### Problem
Everything from the line containing "for name, make" through the line containing "depsgraph = bpy.context.evaluated_depsgraph_get()" must be quoted exactly; everything else is left out.

>> begin Dataset section

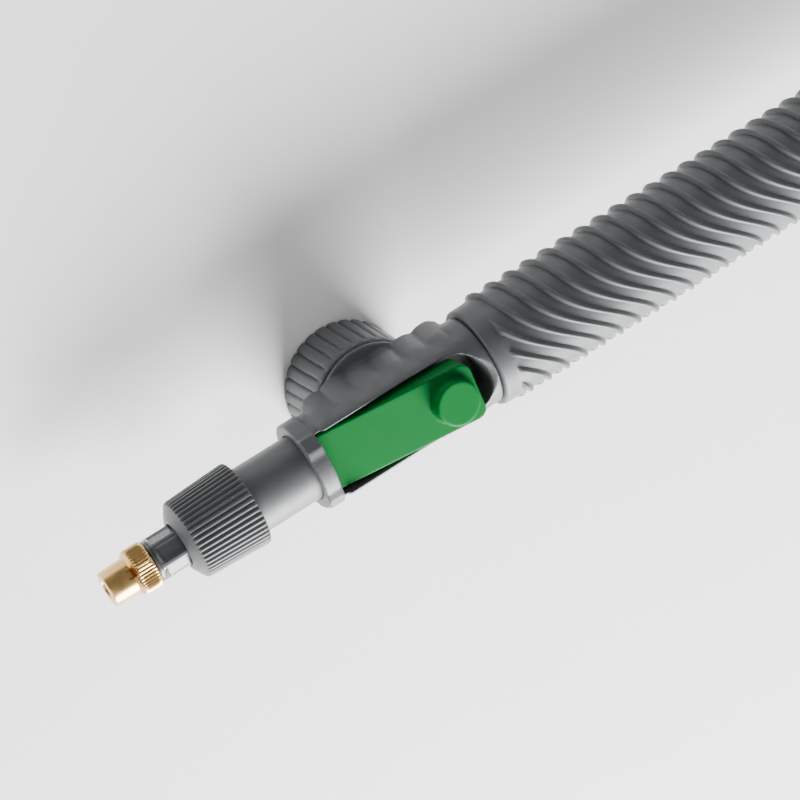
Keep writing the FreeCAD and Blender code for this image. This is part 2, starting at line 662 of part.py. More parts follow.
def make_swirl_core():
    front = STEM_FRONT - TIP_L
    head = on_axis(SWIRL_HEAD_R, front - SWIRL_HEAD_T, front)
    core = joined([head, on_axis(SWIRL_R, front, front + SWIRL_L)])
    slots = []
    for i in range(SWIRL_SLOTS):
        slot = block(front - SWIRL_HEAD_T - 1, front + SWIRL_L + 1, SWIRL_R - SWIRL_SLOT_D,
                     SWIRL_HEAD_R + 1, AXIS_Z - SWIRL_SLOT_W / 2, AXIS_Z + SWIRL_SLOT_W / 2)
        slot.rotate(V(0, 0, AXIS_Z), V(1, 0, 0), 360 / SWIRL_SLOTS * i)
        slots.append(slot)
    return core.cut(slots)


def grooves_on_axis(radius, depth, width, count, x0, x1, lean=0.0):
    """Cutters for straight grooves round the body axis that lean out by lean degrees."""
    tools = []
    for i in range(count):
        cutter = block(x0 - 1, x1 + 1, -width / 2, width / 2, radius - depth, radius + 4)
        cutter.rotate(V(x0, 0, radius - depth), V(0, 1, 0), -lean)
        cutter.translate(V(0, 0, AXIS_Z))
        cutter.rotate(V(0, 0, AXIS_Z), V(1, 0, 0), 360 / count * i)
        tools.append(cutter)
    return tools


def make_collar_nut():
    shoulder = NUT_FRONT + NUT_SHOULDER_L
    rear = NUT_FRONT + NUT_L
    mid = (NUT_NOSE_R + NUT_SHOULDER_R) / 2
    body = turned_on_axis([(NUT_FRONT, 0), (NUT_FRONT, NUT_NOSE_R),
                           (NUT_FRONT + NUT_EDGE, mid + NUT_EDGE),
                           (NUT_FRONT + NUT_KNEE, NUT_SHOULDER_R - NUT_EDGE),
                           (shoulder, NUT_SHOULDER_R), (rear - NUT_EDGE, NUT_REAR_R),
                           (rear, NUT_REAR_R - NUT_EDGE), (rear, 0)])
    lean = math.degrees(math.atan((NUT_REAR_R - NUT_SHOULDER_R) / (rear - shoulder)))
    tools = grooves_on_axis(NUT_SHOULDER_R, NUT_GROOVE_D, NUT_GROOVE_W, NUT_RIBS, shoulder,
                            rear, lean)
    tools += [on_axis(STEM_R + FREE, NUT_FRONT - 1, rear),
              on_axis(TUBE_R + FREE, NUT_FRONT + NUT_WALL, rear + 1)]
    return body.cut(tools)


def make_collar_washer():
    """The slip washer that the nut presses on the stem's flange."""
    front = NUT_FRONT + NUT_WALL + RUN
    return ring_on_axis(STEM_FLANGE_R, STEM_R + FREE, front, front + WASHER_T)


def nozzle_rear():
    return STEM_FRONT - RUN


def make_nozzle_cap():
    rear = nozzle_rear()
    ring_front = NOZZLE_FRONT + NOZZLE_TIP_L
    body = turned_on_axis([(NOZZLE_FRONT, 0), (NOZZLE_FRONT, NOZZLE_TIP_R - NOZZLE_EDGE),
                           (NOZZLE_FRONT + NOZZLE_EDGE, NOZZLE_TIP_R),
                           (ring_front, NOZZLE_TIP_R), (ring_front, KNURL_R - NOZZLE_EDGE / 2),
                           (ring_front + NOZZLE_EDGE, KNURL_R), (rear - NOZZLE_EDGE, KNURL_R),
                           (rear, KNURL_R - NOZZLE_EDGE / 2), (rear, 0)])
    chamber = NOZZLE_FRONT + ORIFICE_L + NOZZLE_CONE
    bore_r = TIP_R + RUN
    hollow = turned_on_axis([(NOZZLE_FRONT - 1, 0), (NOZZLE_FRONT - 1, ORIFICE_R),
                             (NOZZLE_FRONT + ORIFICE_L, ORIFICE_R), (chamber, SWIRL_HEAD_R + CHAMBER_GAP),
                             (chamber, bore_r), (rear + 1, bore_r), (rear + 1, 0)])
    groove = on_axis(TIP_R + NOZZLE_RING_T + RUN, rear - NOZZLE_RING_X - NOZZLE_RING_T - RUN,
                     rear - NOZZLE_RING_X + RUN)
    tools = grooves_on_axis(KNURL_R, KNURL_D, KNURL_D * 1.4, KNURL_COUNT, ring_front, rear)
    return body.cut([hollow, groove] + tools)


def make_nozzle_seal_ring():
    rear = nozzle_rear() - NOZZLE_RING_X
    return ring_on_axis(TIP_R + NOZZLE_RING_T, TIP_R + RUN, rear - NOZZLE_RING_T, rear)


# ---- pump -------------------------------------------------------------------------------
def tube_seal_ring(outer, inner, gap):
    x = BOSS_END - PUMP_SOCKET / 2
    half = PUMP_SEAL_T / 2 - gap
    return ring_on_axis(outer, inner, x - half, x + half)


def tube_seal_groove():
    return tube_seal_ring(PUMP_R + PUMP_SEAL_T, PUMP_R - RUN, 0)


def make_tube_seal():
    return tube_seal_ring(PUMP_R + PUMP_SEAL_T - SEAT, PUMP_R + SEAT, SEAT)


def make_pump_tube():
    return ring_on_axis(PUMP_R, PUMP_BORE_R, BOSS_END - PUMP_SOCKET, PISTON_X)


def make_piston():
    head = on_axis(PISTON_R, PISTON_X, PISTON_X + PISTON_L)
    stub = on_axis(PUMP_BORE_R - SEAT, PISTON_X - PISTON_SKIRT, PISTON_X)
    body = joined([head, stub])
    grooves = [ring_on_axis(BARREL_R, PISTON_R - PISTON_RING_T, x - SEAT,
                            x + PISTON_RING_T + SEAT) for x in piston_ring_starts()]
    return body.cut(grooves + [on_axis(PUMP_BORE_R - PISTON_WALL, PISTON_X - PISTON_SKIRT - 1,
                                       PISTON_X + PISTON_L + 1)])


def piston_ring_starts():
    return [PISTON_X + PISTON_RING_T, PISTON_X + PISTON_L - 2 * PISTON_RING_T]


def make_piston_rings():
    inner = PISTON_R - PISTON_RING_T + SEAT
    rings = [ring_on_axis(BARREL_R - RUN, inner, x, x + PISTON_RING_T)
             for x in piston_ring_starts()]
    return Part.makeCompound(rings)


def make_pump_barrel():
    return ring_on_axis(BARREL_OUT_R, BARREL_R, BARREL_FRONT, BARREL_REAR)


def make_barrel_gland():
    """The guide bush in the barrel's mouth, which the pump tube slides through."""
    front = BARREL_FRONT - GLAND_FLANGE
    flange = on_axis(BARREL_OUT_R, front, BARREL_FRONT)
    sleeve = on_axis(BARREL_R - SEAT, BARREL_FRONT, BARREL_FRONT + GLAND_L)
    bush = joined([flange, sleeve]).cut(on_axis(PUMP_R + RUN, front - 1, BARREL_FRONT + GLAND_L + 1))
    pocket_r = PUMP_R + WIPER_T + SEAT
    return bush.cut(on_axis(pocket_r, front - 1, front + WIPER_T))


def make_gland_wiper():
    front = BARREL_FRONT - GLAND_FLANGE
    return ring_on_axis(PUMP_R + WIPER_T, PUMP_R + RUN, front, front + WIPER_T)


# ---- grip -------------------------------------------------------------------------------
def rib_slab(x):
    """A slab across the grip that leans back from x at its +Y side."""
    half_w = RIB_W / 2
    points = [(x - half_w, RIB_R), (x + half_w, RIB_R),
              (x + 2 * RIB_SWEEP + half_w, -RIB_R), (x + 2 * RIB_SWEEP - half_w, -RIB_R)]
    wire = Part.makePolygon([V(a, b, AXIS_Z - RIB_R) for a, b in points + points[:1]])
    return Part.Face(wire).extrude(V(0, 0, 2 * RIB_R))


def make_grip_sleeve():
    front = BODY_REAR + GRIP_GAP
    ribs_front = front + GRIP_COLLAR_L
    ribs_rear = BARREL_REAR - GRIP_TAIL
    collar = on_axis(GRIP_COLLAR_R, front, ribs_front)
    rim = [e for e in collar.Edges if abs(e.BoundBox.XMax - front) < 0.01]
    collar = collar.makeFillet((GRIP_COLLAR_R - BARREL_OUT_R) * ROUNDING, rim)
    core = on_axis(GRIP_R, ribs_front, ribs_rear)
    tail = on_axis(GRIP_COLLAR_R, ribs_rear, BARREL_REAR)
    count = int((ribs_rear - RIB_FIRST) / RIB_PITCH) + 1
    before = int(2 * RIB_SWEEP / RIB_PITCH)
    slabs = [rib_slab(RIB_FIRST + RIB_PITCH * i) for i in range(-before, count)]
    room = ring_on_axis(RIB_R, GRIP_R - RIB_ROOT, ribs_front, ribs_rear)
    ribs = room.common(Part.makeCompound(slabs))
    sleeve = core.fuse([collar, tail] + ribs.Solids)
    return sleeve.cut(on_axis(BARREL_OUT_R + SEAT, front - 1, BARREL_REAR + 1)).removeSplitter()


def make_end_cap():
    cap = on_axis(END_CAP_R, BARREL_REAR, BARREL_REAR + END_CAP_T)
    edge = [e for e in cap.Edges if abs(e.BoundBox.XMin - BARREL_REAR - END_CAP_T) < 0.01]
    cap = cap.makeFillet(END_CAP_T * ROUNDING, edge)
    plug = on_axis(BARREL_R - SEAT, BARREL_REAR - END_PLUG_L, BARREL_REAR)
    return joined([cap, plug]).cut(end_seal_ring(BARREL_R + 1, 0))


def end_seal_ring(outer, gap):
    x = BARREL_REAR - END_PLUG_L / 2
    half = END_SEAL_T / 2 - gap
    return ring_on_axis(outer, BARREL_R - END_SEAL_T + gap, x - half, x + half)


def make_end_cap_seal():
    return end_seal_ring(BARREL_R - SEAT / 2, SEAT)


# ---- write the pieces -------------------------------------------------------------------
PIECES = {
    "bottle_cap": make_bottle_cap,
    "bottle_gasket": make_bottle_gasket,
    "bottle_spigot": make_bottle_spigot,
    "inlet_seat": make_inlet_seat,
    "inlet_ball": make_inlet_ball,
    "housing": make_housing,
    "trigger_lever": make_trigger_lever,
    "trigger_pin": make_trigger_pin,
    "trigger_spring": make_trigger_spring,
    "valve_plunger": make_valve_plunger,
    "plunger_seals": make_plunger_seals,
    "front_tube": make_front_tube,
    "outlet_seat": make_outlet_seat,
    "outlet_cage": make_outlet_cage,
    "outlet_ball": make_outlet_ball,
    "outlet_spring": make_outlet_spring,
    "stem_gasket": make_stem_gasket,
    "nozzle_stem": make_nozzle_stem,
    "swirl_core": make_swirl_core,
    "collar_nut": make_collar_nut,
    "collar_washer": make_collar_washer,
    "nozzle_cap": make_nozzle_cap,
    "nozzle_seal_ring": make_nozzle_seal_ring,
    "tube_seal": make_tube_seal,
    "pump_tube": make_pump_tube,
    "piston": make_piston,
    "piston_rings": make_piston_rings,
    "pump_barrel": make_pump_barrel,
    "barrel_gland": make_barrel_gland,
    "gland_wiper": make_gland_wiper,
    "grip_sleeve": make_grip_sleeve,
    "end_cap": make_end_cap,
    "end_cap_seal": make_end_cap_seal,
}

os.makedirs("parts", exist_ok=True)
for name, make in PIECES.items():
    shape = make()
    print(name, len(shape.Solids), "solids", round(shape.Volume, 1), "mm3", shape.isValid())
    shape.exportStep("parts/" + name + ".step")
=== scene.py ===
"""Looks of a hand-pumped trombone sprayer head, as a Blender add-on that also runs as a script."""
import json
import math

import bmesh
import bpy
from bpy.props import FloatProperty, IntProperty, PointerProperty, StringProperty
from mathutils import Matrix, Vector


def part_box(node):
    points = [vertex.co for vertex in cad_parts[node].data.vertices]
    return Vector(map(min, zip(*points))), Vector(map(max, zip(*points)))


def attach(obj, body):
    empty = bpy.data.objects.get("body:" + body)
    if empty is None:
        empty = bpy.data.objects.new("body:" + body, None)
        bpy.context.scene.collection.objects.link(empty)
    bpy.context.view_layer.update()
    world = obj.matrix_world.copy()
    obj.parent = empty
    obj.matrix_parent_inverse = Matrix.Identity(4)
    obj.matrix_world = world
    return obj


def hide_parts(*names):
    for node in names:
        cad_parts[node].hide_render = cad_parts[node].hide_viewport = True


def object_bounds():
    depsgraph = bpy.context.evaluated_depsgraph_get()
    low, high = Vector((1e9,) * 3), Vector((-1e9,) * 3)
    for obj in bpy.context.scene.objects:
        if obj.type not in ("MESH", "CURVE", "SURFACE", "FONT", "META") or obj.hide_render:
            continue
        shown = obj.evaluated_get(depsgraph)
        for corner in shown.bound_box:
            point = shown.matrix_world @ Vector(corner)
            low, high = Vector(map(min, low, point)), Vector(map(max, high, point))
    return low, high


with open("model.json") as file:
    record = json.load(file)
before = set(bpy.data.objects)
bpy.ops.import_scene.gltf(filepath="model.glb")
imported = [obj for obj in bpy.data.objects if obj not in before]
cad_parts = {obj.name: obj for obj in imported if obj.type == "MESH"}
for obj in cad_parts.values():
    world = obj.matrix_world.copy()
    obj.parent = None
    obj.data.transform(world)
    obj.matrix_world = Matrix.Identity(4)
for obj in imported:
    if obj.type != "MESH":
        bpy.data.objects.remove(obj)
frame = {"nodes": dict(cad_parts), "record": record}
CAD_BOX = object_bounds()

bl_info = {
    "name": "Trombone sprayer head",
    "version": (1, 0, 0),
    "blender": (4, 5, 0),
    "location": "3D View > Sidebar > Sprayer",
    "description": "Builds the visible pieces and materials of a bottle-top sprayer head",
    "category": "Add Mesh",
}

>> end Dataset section

### Task output
for name, make in PIECES.items():
    shape = make()
    print(name, len(shape.Solids), "solids", round(shape.Volume, 1), "mm3", shape.isValid())
    shape.exportStep("parts/" + name + ".step")
=== scene.py ===
"""Looks of a hand-pumped trombone sprayer head, as a Blender add-on that also runs as a script."""
import json
import math

import bmesh
import bpy
from bpy.props import FloatProperty, IntProperty, PointerProperty, StringProperty
from mathutils import Matrix, Vector


def part_box(node):
    points = [vertex.co for vertex in cad_parts[node].data.vertices]
    return Vector(map(min, zip(*points))), Vector(map(max, zip(*points)))


def attach(obj, body):
    empty = bpy.data.objects.get("body:" + body)
    if empty is None:
        empty = bpy.data.objects.new("body:" + body, None)
        bpy.context.scene.collection.objects.link(empty)
    bpy.context.view_layer.update()
    world = obj.matrix_world.copy()
    obj.parent = empty
    obj.matrix_parent_inverse = Matrix.Identity(4)
    obj.matrix_world = world
    return obj


def hide_parts(*names):
    for node in names:
        cad_parts[node].hide_render = cad_parts[node].hide_viewport = True


def object_bounds():
    depsgraph = bpy.context.evaluated_depsgraph_get()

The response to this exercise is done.